All these things make it clear to me the this game had a high chance of success.

There's no way to know it would go to 50x what they guessed or would top the charts. Given their numbers I wonder if the expected should have been closer to 7x and the worst case at 20-25x.

The popularity they got would have taken basically anyone down. That was going to happen. I'm just surprised the estimates weren't much higher.

> Given their numbers I wonder if the expected should have been closer to 7x and the worst case at 20-25x.

What numbers? We know that their estimates and their realities were quite different, but not knowing the real numbers we have no way of even beginning to judge what's reasonable and unreasonable here. For all we know, they modeled directly after the most successful game in the Android market at that date as a baseline and then said, "At the worst case we'd expect 5x THAT."

You can write a ton of paragraphs about how cute Pokemon are, but the truth is that the Pokemon AR game was a massive risk. AR games have had extremely limited update. It seems incredibly unreasonable for me to expect that those folks should have realized apriori that they were about to release the most popular mobile game ever created.

I, for one, will not throw stones. I don't get why you feel the need to assert that you (or anyone) could have done a better job by setting a 20x or 25x target. Or that you could have not only forseen it was necessary, but convince everyone around you that the capex was justified.

Why are you so keen on assigning blame and shame in this scenario? Some of our peers made history. Can we be happy for them for 6 months before immediately backseat driving about how much better we all are in our armchairs?

>That shows their estimates were terrible.

Pokemon Go became the most-downloaded app in history within the first few days.

Are you saying that's the bar that people should estimate at launch?

It shows that they were over their worst estimate total volume in one day.

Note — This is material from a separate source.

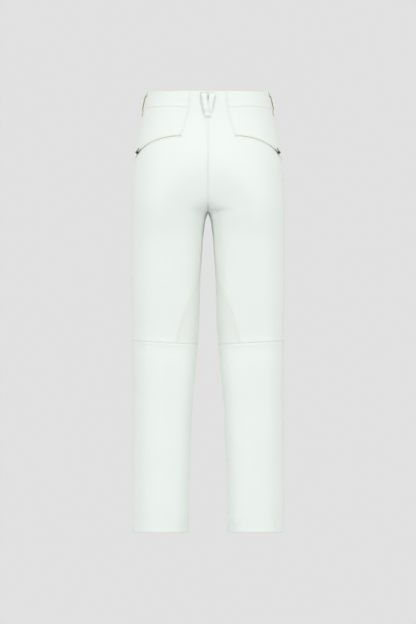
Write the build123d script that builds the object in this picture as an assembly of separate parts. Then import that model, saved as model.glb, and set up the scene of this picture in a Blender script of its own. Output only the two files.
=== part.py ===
from build123d import *
import math
import os

# Ski pants. Millimetres, +Z up, origin at the middle of the waist edge, the wearer facing -Y with the left side on +X.
# A "drop" is a distance below the waist edge. An "angle" runs round one half of the garment, seen from above:
# 0 at the inner leg, 90 at the back, 180 at the side seam, 270 at the front.

LENGTH = 1048.0
WAIST_SEAM = 39.0
CROTCH = 289.0
KNEE_FRONT = 480.0
KNEE = 596.0
CLOTH = 2.0
SEAM_GAP = 0.2
ROUNDNESS = 2.3
INNER_BACK_POWER = 3.4
LEG_SPLIT_START = 150.0
CLOSING_POWER = 3.4

# Half widths and depths of the outline as (drop, distance) pairs.
OUTER_EDGE = [(0, 143.5), (57, 156), (92, 163.5), (127, 170.2), (163, 175.5), (211, 180), (262, 182.5)]
OUTER_EDGE += [(400, 182.5), (600, 180.5), (1050, 178.5)]
INNER_EDGE = [(289, 0), (315, 7.5), (367, 13.2), (447, 17.5), (523, 20), (600, 25), (740, 36.6), (1050, 48.5)]
FRONT_DEPTH = [(0, 112), (189, 125), (262, 121), (330, 112), (450, 101), (600, 91), (800, 87), (1050, 85)]
BACK_DEPTH = [(0, 110), (60, 114), (185, 138), (289, 121), (350, 107), (450, 97), (600, 83), (750, 84), (1050, 92)]

# Seams on the back as (drop, distance from the centre) pairs.
BACK_SEAM = [(0, 44.5), (39, 47.5), (111, 64)]
GUSSET_SEAM = [(289, 2.5), (317, 12), (364, 18), (425, 23.7), (438, 24.5), (481, 38.6), (531, 56.4), (596, 74)]

# Pocket zips as (drop, distance from the centre) of their two ends and middle.
REAR_ZIP = [(110.0, 64), (121.5, 127), (158, 171)]
FRONT_ZIP = [(62, 124), (137, 149), (212, 166)]
ZIP_SLOT = 7.0
CHAIN_WIDTH = 4.4
CHAIN_TOP = 0.3
TAPE_WIDTH = 16.0
TAPE_DEPTH = (4.6, 3.8)
POCKET_INSET = 6.0
SIDE_TIP = 168.0

FLY_TOP = 46.0
FLY_BOTTOM = 188.0
FLY_SLOT = 14.0
FLAP_BOTTOM = 200.0

KNEE_BEND = 60.0
BEND_MARGIN = 2.0
GAITER_TOP = 870.0
GAITER_BOTTOM = 1032.0
HEM_DEPTH = 36.0
LINING_INSET = [(0, 10.5), (290, 10.5), (350, 7.0), (1050, 7.0)]

# Drops at which every panel has a section, so that neighbours share their seam lines.
STATIONS = [20, 39, 60, 80, 100, 107, 110, 114, 119, 125, 132, 140, 148, 156, 162, 168, 180, 194, 200, 220, 240, 255]
STATIONS += [267, 274, 280, 284, 287, 289, 296, 305, 317, 335, 364, 395, 425, 438, 460, 481, 505, 531, 565, 596]
STATIONS += [640, 690, 740, 800, 870, 940, 1010]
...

Were they really expecting less than a few million user-days in total?
From the article, it seems like a few million users/day is a typical expectation, but record-breaking isn't.

>Throughout my career as an engineer, I’ve had a hand in numerous product launches that grew to millions of users. User adoption typically happens gradually over several months, with new features and architectural changes scheduled over relatively long periods of time.

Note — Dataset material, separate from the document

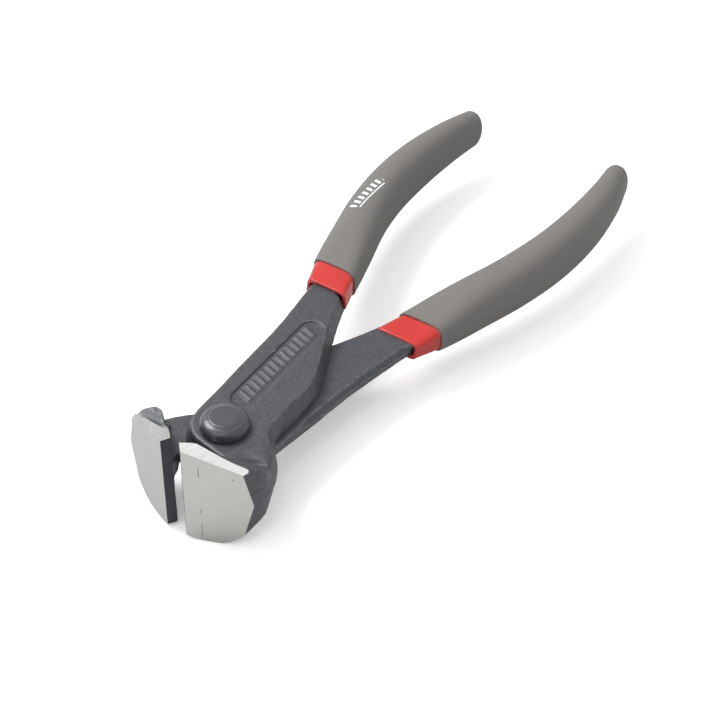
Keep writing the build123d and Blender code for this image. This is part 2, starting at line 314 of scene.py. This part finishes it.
def sharpen_ground_edges(bm):
    for e in bm.edges:
        if len(e.link_faces) == 2:
            a, b = e.link_faces
            bent = a.material_index > 0 and a.normal.dot(b.normal) < SHARP_BEND
            if bent or a.material_index != b.material_index:
                e.smooth = False


def add_plain_tang(bm, points, tris):
    """The tang deep inside the grip stays as it is in the CAD."""
    source = plain_mesh(points, tris)
    tang = bmesh.new()
    tang.from_mesh(source)
    bmesh.ops.remove_doubles(tang, verts=tang.verts[:], dist=1e-4)
    cut_away(tang, (0, TANG_CUT - TANG_OVERLAP, 0), (0, -1, 0))
    bmesh.ops.triangulate(tang, faces=tang.faces[:])
    mesh = bpy.data.meshes.new("tang")
    tang.to_mesh(mesh)
    tang.free()
    bm.from_mesh(mesh)
    bpy.data.meshes.remove(mesh)
    bpy.data.meshes.remove(source)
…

It's hard to estimate with no data. Nintendo had never released any other mobile games and the few NES/SNES ports had modest sales (at admittedly high price points for mobile).

When it comes down to it, the game is closer to a fitness app than a Pokemon game and can be described as bare bones. The fancy accessory wasn't even available at launch. Many of the players are people who have not bought a Pokemon game in over a decade, or ever in some cases.

If there is one area I can solidly criticize Niantic for it is rushing the other region releases so quickly. It's clear the servers were already badly overloaded and they just started adding countries left and right. I know it sucks for people who live in those countries to have to sit out while the rest of the world is having fun, but it's really not much more fun to sit at the eternal loading screen because the backend is entirely on fire.

No, it shows that successes like these are impossible to predict.
I'm not sure why you're being downvoted into oblivion; you are completely correct. Yes, to address the other points raised, it's difficult to predict how popular something unreleased will be. But this is Pokemon. Their last game release, which is limited to the niche Nintendo 3DS console, sold over 3 million copies in just 3 days. And this was the Omega / Alpha games which were essentially just remakes of older games.

A mobile game, available to be downloaded onto hundreds of millions of phones, that is also FREE? I feel like they broke 100 million in the first day at the latest (counting totals from each region's first day). It wouldn't surprise me if it's significantly higher than that.

Media, users; everyone has been BEGGING Nintendo to release IP to mobile devices but they have kept it locked up in their own hardware. If no one had even a rough idea of the possible popularity they most certainly had a very, very wrong methodology.